Interior
What is it like on the inside?
The DS No4 likes to remind you it's from the global centre of fashion. Even if being a £30k-40k hatchback does put practical and cost limits on the materials and finish. And individuality too – come from a Peugeot 308 or Vauxhall Astra and you can’t help but notice the shared steering wheel controls and gear selector.
Still, it's plush and rather ornamental, with knurled metal and unusual stitching patterns, though start digging and you’ll discover there’s quite a lot of hard plastic in here too. Manual seat adjusters feel cheap too. But there are some nice touches too, including the air vents that are tucked out of your eyeline, the centre ones behind the climate controls themselves and the outer ones in the doors.
The body is (very) deep and the glass shallow, so it feels cocooning rather than airy. Space is fine up front, but a bit limited for legroom in the rear. Family crossovers are roomier. And if you want versatility – individual sliding rear seats or variable boot floor – stroll over the dealer floor to the Citroen C5 Aircross.

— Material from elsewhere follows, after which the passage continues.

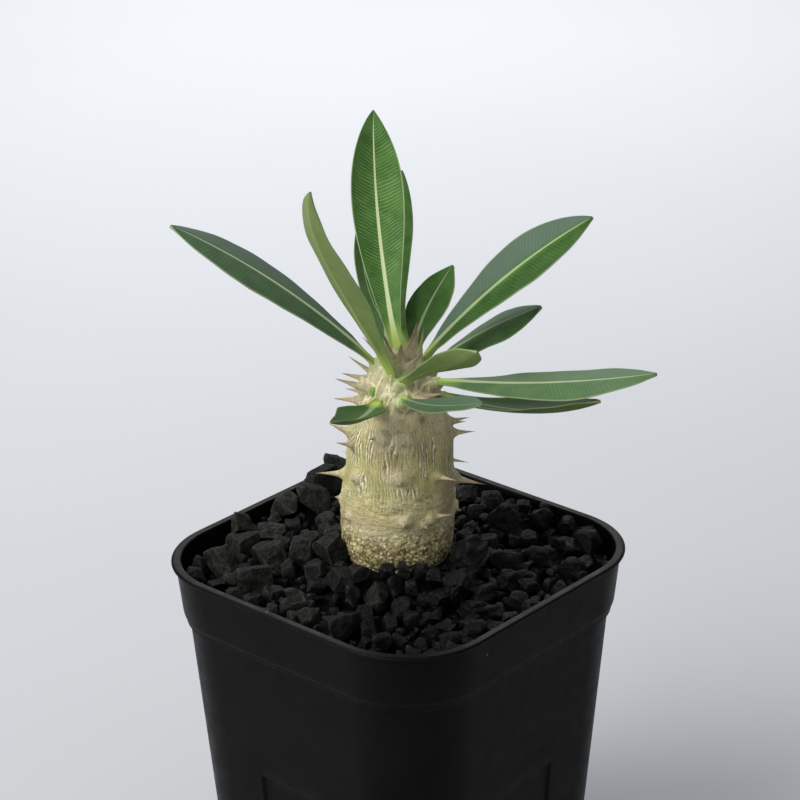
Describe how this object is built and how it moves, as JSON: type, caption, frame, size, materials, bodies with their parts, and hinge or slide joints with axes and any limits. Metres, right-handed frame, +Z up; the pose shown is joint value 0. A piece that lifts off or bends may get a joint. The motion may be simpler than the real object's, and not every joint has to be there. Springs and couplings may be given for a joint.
{
  "type": "potted pachypodium",
  "caption": "Potted pachypodium: a swollen spiny stem topped with lance-shaped leaves, in gravel in a square rounded nursery pot.",
  "frame": {"origin": "centre of the pot's underside, on the resting plane", "axes": "+Z up along the stem; the pot's flat sides face X and Y"},
  "size_m": [0.1036, 0.0908, 0.2046],
  "materials": {
    "black_plastic": "satin moulded black polypropylene",
    "potting_soil": "damp dark potting soil",
    "lava_gravel": "rough charcoal grey lava stones",
    "pale_bark": "wrinkled greenish beige bark",
    "leaf_green": "waxy satin green leaf"
  },
  "bodies": {
    "root": {"pot": "black_plastic", "potting_mix": "potting_soil", "gravel": "lava_gravel", "stem": "pale_bark", "leaf_01": "leaf_green", "leaf_02": "leaf_green", "leaf_03": "leaf_green", "leaf_04": "leaf_green", "leaf_05": "leaf_green", "leaf_06": "leaf_green", "leaf_07": "leaf_green", "leaf_08": "leaf_green", "leaf_09": "leaf_green", "leaf_10": "leaf_green", "leaf_11": "leaf_green", "leaf_12": "leaf_green", "leaf_13": "leaf_green"}
  },
  "joints": []
}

Easy to use or wilfully eccentric?
The 10in touchscreen undoubtedly feels a little dated. It's bland to look at and slow to operate – night and day compared to that in the No 8. It does at least have some useful configuration options so you can set it up for rapid access to your most-used displays and controls, via a series of widgets and menus.
There are one or two hardware buttons too, including a 'home' key for the screen, and one for rapid access to the driver aids. Also a volume knob driver and passenger can reach, hooray! And a drive mode selector. There's also a wide, informative HUD in most versions. Again, configurable.
But if you’re coming from the old DS 4, you might notice the secondary screen, down where you'd find an iDrive controller or similar, is gone. That’s a shame. It was called Smart Touch, and could be used as a handwriting pad, map-zoom control, and for more shortcuts. Alas, it’s been consigned to history.
What’s taken its place, then?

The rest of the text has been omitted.